▶ _Data supplied_:
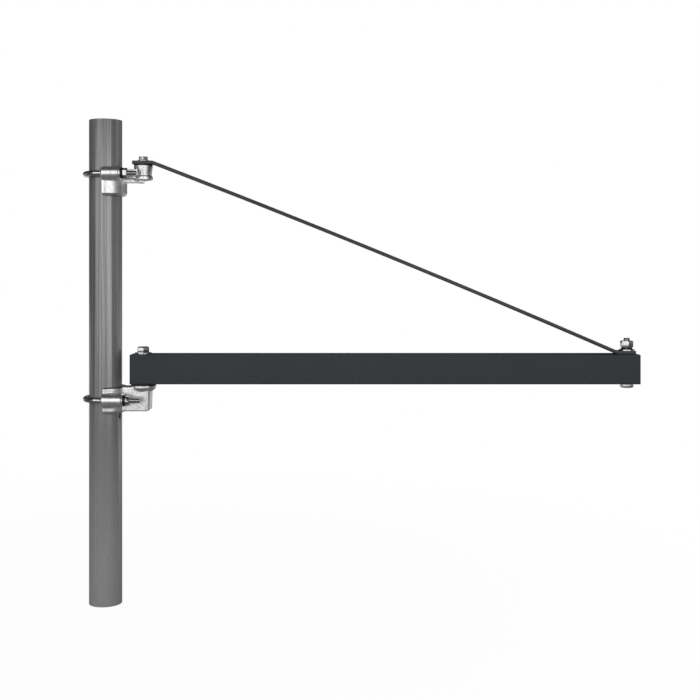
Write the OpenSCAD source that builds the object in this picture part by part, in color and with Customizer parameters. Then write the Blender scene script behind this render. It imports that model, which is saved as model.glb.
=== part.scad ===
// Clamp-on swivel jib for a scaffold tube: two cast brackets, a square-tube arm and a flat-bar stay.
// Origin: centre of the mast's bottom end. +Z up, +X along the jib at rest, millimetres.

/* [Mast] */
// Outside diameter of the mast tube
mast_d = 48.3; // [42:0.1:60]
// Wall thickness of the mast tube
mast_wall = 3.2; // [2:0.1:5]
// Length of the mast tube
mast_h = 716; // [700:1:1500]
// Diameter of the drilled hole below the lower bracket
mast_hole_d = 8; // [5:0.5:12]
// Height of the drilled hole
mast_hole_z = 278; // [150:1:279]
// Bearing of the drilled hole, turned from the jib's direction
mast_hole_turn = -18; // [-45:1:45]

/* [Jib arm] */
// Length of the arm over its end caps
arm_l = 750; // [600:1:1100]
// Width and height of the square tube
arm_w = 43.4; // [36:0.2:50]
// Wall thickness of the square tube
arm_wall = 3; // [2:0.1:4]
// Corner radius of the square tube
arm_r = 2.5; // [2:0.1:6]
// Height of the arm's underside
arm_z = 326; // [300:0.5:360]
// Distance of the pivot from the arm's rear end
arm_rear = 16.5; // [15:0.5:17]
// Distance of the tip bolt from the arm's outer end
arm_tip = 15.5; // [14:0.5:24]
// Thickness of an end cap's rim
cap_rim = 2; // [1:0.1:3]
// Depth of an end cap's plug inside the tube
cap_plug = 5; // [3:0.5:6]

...

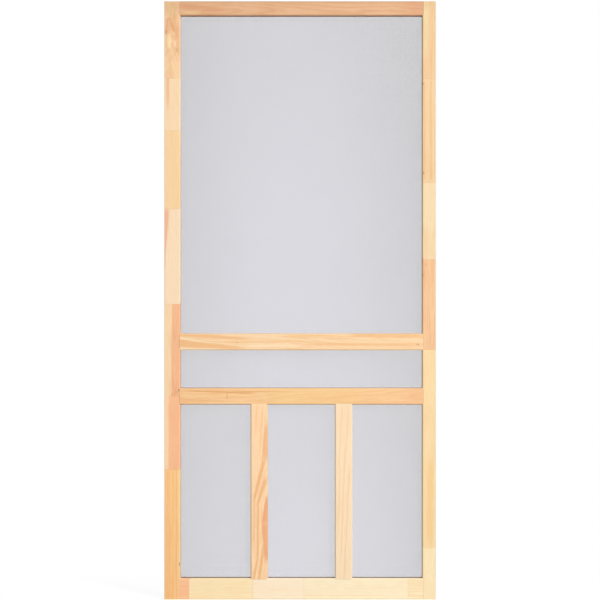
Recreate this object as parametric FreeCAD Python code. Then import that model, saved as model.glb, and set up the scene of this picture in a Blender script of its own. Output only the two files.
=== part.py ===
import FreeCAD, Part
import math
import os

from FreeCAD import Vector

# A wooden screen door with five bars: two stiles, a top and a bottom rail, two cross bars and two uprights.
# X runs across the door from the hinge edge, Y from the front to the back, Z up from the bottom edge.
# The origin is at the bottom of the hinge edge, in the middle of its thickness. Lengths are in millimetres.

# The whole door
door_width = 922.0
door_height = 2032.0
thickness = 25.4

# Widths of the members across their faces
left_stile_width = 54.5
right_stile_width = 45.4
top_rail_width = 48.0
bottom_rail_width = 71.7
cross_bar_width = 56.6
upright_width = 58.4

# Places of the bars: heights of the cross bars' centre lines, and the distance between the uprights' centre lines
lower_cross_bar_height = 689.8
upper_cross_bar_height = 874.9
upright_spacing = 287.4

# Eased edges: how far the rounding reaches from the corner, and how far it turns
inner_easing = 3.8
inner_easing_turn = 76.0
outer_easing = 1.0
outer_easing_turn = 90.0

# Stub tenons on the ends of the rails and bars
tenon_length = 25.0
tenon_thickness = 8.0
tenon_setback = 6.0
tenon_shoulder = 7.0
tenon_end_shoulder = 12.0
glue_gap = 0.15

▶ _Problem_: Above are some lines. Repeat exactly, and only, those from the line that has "Recreate this object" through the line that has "from FreeCAD import Vector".

▶ _Answer to this problem_:
Recreate this object as parametric FreeCAD Python code. Then import that model, saved as model.glb, and set up the scene of this picture in a Blender script of its own. Output only the two files.
=== part.py ===
import FreeCAD, Part
import math
import os

from FreeCAD import Vector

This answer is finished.